§ **Data section**:
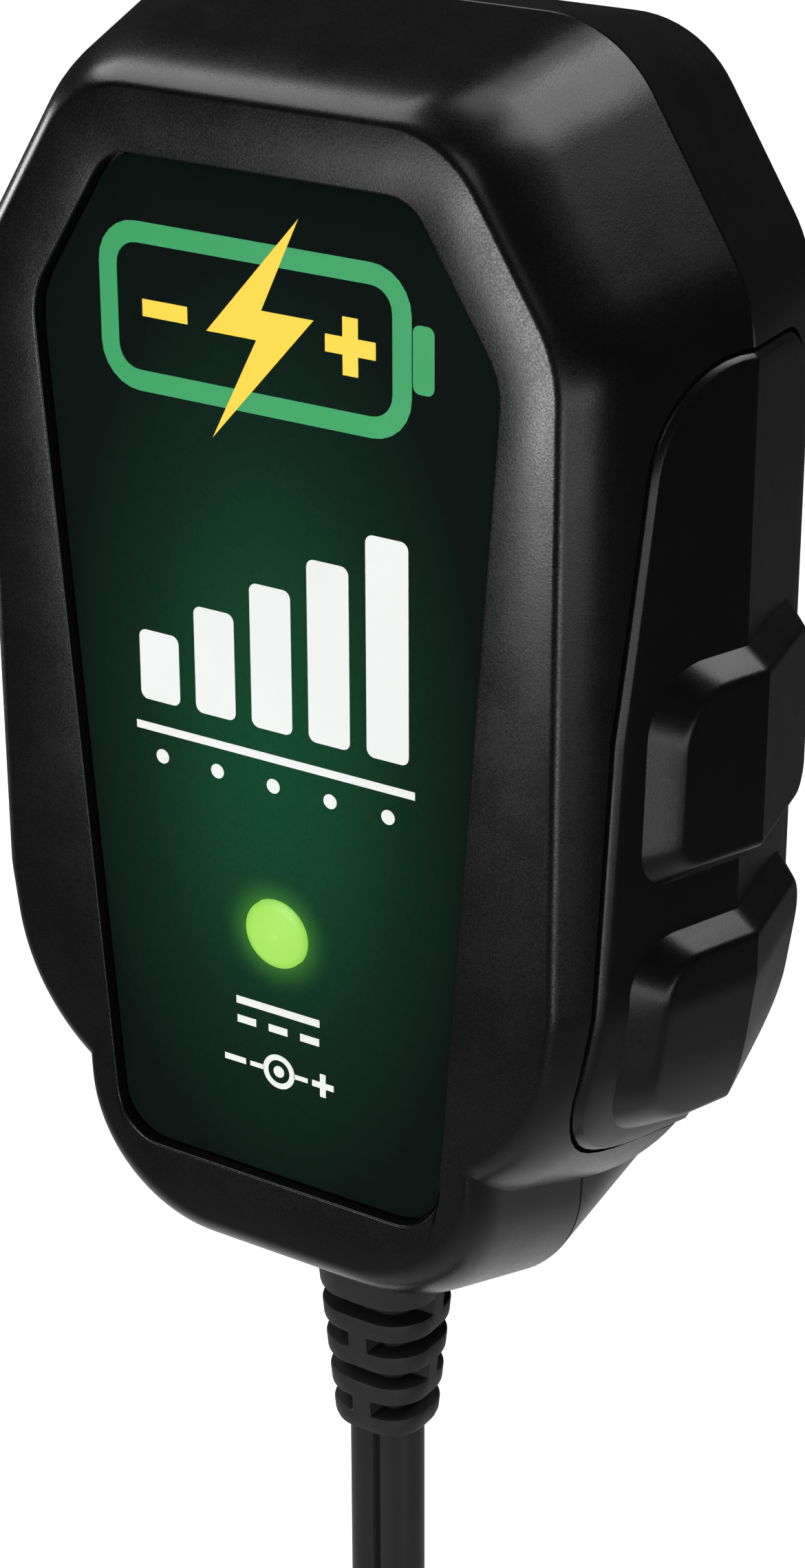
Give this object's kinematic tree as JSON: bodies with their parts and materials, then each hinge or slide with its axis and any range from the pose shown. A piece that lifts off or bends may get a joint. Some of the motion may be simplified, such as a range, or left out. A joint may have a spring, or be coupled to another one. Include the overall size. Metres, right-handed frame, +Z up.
{
  "type": "plug-in battery charger",
  "caption": "Plug-in battery charger: a waisted two-part case with side finger grips, a sunk front label with a lamp, wall blades and a coiled low-voltage lead.",
  "frame": {"origin": "middle of the wall face, level with the plug blades", "axes": "+X right as seen from the front, +Y back towards the wall and along the blades, +Z up"},
  "size_m": [0.0849, 0.0457, 0.2564],
  "materials": {
    "case_plastic": "fine satin texture",
    "grip_rubber": "soft satin",
    "label_film": "printed film, satin",
    "lamp_plastic": "translucent, lit",
    "plate_film": "bare film",
    "carrier_plastic": "moulded",
    "blade_brass": "nickel-washed, rolled",
    "screw_steel": "zinc plated",
    "board_laminate": "solder mask",
    "part_black": "moulded epoxy",
    "part_blue": "dipped coating",
    "part_yellow": "box and tape",
    "part_white": "ceramic and moulded",
    "part_tan": "dipped coating",
    "can_sleeve": "shrink sleeve",
    "ferrite": "sintered",
    "copper_winding": "enamelled",
    "sink_aluminium": "mill",
    "lead_black": "extruded",
    "lead_white": "extruded",
    "lead_red": "extruded",
    "cord_vinyl": "extruded, satin",
    "relief_vinyl": "moulded",
    "tie_strap": "woven hook and loop",
    "connector_vinyl": "moulded",
    "contact_metal": "plated"
  },
  "bodies": {
    "root": {"front_housing": "case_plastic", "rear_housing": "case_plastic", "front_label": "label_film", "rating_plate": "plate_film", "lamp_lens": "lamp_plastic", "status_led": "lamp_plastic", "side_grip_left": "grip_rubber", "side_grip_right": "grip_rubber", "blade_carrier": "carrier_plastic", "line_blade": "blade_brass", "neutral_blade": "blade_brass", "housing_screws": "screw_steel", "circuit_board": "board_laminate", "fuse": "part_white", "varistor": "part_blue", "filter_capacitor": "part_yellow", "filter_choke": "copper_winding", "bridge_rectifier": "part_black", "bulk_capacitor": "can_sleeve", "transformer_core": "ferrite", "transformer_bobbin": "part_black", "transformer_winding": "part_yellow", "switch_transistor": "part_black", "transistor_heat_sink": "sink_aluminium", "controller_chip": "part_black", "bridging_capacitor": "part_blue", "output_rectifier": "part_black", "rectifier_heat_sink": "sink_aluminium", "output_capacitors": "can_sleeve", "optocoupler": "part_white", "resistors": "part_tan", "line_lead": "lead_black", "neutral_lead": "lead_white", "positive_lead": "lead_red", "negative_lead": "lead_black", "strain_relief": "relief_vinyl", "output_cord": "cord_vinyl", "cord_coil": "cord_vinyl", "cord_tail": "cord_vinyl", "cord_tie": "tie_strap", "connector_shell": "connector_vinyl", "connector_pin": "contact_metal", "connector_socket": "contact_metal"}
  },
  "joints": []
}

§ **Exercise prompt**: Please reproduce the entire listing, exactly as shown.

§ **Solution**:
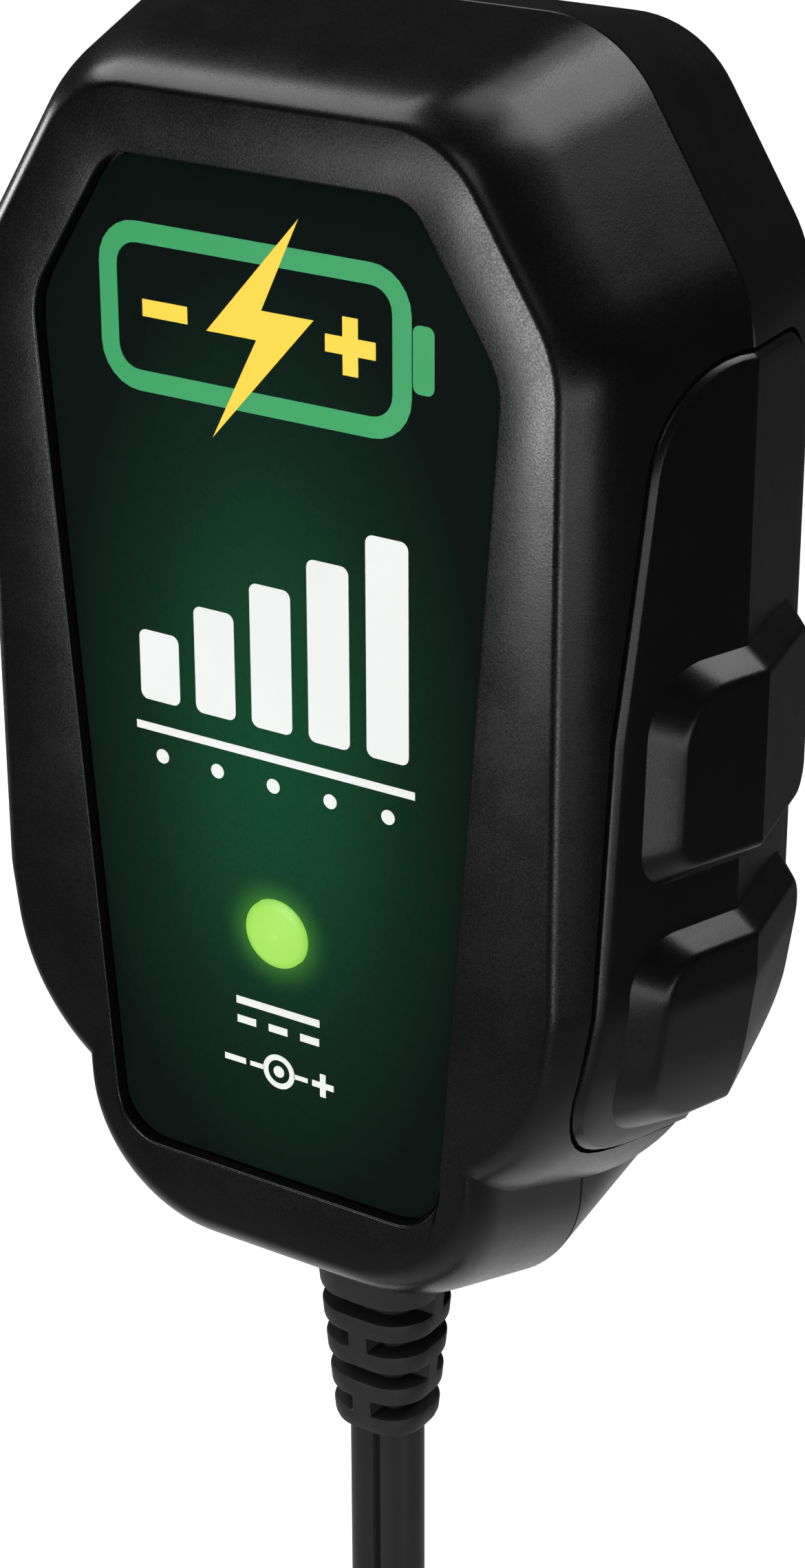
Give this object's kinematic tree as JSON: bodies with their parts and materials, then each hinge or slide with its axis and any range from the pose shown. A piece that lifts off or bends may get a joint. Some of the motion may be simplified, such as a range, or left out. A joint may have a spring, or be coupled to another one. Include the overall size. Metres, right-handed frame, +Z up.
{
  "type": "plug-in battery charger",
  "caption": "Plug-in battery charger: a waisted two-part case with side finger grips, a sunk front label with a lamp, wall blades and a coiled low-voltage lead.",
  "frame": {"origin": "middle of the wall face, level with the plug blades", "axes": "+X right as seen from the front, +Y back towards the wall and along the blades, +Z up"},
  "size_m": [0.0849, 0.0457, 0.2564],
  "materials": {
    "case_plastic": "fine satin texture",
    "grip_rubber": "soft satin",
    "label_film": "printed film, satin",
    "lamp_plastic": "translucent, lit",
    "plate_film": "bare film",
    "carrier_plastic": "moulded",
    "blade_brass": "nickel-washed, rolled",
    "screw_steel": "zinc plated",
    "board_laminate": "solder mask",
    "part_black": "moulded epoxy",
    "part_blue": "dipped coating",
    "part_yellow": "box and tape",
    "part_white": "ceramic and moulded",
    "part_tan": "dipped coating",
    "can_sleeve": "shrink sleeve",
    "ferrite": "sintered",
    "copper_winding": "enamelled",
    "sink_aluminium": "mill",
    "lead_black": "extruded",
    "lead_white": "extruded",
    "lead_red": "extruded",
    "cord_vinyl": "extruded, satin",
    "relief_vinyl": "moulded",
    "tie_strap": "woven hook and loop",
    "connector_vinyl": "moulded",
    "contact_metal": "plated"
  },
  "bodies": {
    "root": {"front_housing": "case_plastic", "rear_housing": "case_plastic", "front_label": "label_film", "rating_plate": "plate_film", "lamp_lens": "lamp_plastic", "status_led": "lamp_plastic", "side_grip_left": "grip_rubber", "side_grip_right": "grip_rubber", "blade_carrier": "carrier_plastic", "line_blade": "blade_brass", "neutral_blade": "blade_brass", "housing_screws": "screw_steel", "circuit_board": "board_laminate", "fuse": "part_white", "varistor": "part_blue", "filter_capacitor": "part_yellow", "filter_choke": "copper_winding", "bridge_rectifier": "part_black", "bulk_capacitor": "can_sleeve", "transformer_core": "ferrite", "transformer_bobbin": "part_black", "transformer_winding": "part_yellow", "switch_transistor": "part_black", "transistor_heat_sink": "sink_aluminium", "controller_chip": "part_black", "bridging_capacitor": "part_blue", "output_rectifier": "part_black", "rectifier_heat_sink": "sink_aluminium", "output_capacitors": "can_sleeve", "optocoupler": "part_white", "resistors": "part_tan", "line_lead": "lead_black", "neutral_lead": "lead_white", "positive_lead": "lead_red", "negative_lead": "lead_black", "strain_relief": "relief_vinyl", "output_cord": "cord_vinyl", "cord_coil": "cord_vinyl", "cord_tail": "cord_vinyl", "cord_tie": "tie_strap", "connector_shell": "connector_vinyl", "connector_pin": "contact_metal", "connector_socket": "contact_metal"}
  },
  "joints": []
}